EXERCISE:
Type the records out again in full, exactly.

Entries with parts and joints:

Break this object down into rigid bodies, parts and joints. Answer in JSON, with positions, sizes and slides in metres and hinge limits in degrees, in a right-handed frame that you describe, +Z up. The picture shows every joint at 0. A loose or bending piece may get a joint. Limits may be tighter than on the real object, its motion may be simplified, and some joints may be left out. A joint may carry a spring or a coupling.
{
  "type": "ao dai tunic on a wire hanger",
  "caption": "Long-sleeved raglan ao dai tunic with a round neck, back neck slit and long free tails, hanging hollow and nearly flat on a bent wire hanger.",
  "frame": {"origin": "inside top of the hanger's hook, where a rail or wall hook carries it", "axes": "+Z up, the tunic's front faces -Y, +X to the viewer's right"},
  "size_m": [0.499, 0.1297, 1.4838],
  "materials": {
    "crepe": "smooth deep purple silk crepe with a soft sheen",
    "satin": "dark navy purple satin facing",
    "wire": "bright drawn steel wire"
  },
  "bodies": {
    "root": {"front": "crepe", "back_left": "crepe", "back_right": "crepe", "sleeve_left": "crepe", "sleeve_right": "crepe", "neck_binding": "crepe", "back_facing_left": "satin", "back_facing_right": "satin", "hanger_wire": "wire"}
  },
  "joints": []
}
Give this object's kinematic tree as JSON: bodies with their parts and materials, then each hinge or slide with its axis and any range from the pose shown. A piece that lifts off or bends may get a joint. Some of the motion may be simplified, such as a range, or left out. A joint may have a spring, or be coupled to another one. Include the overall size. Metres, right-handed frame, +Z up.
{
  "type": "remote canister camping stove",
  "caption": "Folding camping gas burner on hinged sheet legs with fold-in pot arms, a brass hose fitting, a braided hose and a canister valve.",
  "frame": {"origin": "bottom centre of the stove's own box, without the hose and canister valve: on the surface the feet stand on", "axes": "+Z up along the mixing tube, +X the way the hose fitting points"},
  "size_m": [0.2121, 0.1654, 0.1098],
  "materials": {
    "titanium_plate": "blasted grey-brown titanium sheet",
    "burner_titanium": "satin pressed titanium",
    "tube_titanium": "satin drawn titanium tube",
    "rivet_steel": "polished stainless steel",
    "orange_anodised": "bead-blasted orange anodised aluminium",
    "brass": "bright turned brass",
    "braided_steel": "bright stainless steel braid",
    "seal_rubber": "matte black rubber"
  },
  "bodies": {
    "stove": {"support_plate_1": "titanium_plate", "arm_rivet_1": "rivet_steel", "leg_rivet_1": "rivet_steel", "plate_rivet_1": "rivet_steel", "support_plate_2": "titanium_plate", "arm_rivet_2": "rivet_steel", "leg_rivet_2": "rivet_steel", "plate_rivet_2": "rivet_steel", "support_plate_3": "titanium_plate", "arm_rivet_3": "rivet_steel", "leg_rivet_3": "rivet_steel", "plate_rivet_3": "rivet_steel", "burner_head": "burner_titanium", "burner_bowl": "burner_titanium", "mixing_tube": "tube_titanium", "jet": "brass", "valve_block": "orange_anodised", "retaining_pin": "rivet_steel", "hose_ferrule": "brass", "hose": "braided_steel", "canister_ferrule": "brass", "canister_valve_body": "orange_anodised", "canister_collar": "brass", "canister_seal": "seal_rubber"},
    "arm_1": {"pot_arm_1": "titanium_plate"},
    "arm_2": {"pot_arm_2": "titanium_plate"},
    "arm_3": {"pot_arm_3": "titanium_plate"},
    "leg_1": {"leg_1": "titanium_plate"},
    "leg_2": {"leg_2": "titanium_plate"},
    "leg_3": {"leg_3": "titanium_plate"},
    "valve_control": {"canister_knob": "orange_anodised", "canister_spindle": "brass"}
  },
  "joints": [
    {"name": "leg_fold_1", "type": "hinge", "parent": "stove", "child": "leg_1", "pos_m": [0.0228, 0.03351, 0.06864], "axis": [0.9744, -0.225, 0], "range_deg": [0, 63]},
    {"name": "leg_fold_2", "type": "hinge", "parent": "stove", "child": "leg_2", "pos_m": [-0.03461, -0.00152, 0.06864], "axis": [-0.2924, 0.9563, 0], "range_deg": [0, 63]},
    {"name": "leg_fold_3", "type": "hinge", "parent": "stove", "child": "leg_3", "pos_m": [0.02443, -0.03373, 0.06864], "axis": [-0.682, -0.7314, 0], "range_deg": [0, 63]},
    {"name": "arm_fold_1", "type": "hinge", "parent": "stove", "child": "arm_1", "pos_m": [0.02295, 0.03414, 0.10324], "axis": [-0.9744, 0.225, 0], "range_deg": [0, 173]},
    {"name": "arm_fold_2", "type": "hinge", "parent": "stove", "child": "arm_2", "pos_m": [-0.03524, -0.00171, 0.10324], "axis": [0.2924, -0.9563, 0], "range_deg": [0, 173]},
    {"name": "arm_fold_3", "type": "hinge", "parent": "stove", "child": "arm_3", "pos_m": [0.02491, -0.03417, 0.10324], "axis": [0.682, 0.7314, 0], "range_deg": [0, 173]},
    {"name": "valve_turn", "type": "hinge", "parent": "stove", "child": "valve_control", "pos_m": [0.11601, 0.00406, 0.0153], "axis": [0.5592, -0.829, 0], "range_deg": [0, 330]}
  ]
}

THE ANSWER:
Break this object down into rigid bodies, parts and joints. Answer in JSON, with positions, sizes and slides in metres and hinge limits in degrees, in a right-handed frame that you describe, +Z up. The picture shows every joint at 0. A loose or bending piece may get a joint. Limits may be tighter than on the real object, its motion may be simplified, and some joints may be left out. A joint may carry a spring or a coupling.
{
  "type": "ao dai tunic on a wire hanger",
  "caption": "Long-sleeved raglan ao dai tunic with a round neck, back neck slit and long free tails, hanging hollow and nearly flat on a bent wire hanger.",
  "frame": {"origin": "inside top of the hanger's hook, where a rail or wall hook carries it", "axes": "+Z up, the tunic's front faces -Y, +X to the viewer's right"},
  "size_m": [0.499, 0.1297, 1.4838],
  "materials": {
    "crepe": "smooth deep purple silk crepe with a soft sheen",
    "satin": "dark navy purple satin facing",
    "wire": "bright drawn steel wire"
  },
  "bodies": {
    "root": {"front": "crepe", "back_left": "crepe", "back_right": "crepe", "sleeve_left": "crepe", "sleeve_right": "crepe", "neck_binding": "crepe", "back_facing_left": "satin", "back_facing_right": "satin", "hanger_wire": "wire"}
  },
  "joints": []
}
Give this object's kinematic tree as JSON: bodies with their parts and materials, then each hinge or slide with its axis and any range from the pose shown. A piece that lifts off or bends may get a joint. Some of the motion may be simplified, such as a range, or left out. A joint may have a spring, or be coupled to another one. Include the overall size. Metres, right-handed frame, +Z up.
{
  "type": "remote canister camping stove",
  "caption": "Folding camping gas burner on hinged sheet legs with fold-in pot arms, a brass hose fitting, a braided hose and a canister valve.",
  "frame": {"origin": "bottom centre of the stove's own box, without the hose and canister valve: on the surface the feet stand on", "axes": "+Z up along the mixing tube, +X the way the hose fitting points"},
  "size_m": [0.2121, 0.1654, 0.1098],
  "materials": {
    "titanium_plate": "blasted grey-brown titanium sheet",
    "burner_titanium": "satin pressed titanium",
    "tube_titanium": "satin drawn titanium tube",
    "rivet_steel": "polished stainless steel",
    "orange_anodised": "bead-blasted orange anodised aluminium",
    "brass": "bright turned brass",
    "braided_steel": "bright stainless steel braid",
    "seal_rubber": "matte black rubber"
  },
  "bodies": {
    "stove": {"support_plate_1": "titanium_plate", "arm_rivet_1": "rivet_steel", "leg_rivet_1": "rivet_steel", "plate_rivet_1": "rivet_steel", "support_plate_2": "titanium_plate", "arm_rivet_2": "rivet_steel", "leg_rivet_2": "rivet_steel", "plate_rivet_2": "rivet_steel", "support_plate_3": "titanium_plate", "arm_rivet_3": "rivet_steel", "leg_rivet_3": "rivet_steel", "plate_rivet_3": "rivet_steel", "burner_head": "burner_titanium", "burner_bowl": "burner_titanium", "mixing_tube": "tube_titanium", "jet": "brass", "valve_block": "orange_anodised", "retaining_pin": "rivet_steel", "hose_ferrule": "brass", "hose": "braided_steel", "canister_ferrule": "brass", "canister_valve_body": "orange_anodised", "canister_collar": "brass", "canister_seal": "seal_rubber"},
    "arm_1": {"pot_arm_1": "titanium_plate"},
    "arm_2": {"pot_arm_2": "titanium_plate"},
    "arm_3": {"pot_arm_3": "titanium_plate"},
    "leg_1": {"leg_1": "titanium_plate"},
    "leg_2": {"leg_2": "titanium_plate"},
    "leg_3": {"leg_3": "titanium_plate"},
    "valve_control": {"canister_knob": "orange_anodised", "canister_spindle": "brass"}
  },
  "joints": [
    {"name": "leg_fold_1", "type": "hinge", "parent": "stove", "child": "leg_1", "pos_m": [0.0228, 0.03351, 0.06864], "axis": [0.9744, -0.225, 0], "range_deg": [0, 63]},
    {"name": "leg_fold_2", "type": "hinge", "parent": "stove", "child": "leg_2", "pos_m": [-0.03461, -0.00152, 0.06864], "axis": [-0.2924, 0.9563, 0], "range_deg": [0, 63]},
    {"name": "leg_fold_3", "type": "hinge", "parent": "stove", "child": "leg_3", "pos_m": [0.02443, -0.03373, 0.06864], "axis": [-0.682, -0.7314, 0], "range_deg": [0, 63]},
    {"name": "arm_fold_1", "type": "hinge", "parent": "stove", "child": "arm_1", "pos_m": [0.02295, 0.03414, 0.10324], "axis": [-0.9744, 0.225, 0], "range_deg": [0, 173]},
    {"name": "arm_fold_2", "type": "hinge", "parent": "stove", "child": "arm_2", "pos_m": [-0.03524, -0.00171, 0.10324], "axis": [0.2924, -0.9563, 0], "range_deg": [0, 173]},
    {"name": "arm_fold_3", "type": "hinge", "parent": "stove", "child": "arm_3", "pos_m": [0.02491, -0.03417, 0.10324], "axis": [0.682, 0.7314, 0], "range_deg": [0, 173]},
    {"name": "valve_turn", "type": "hinge", "parent": "stove", "child": "valve_control", "pos_m": [0.11601, 0.00406, 0.0153], "axis": [0.5592, -0.829, 0], "range_deg": [0, 330]}
  ]
}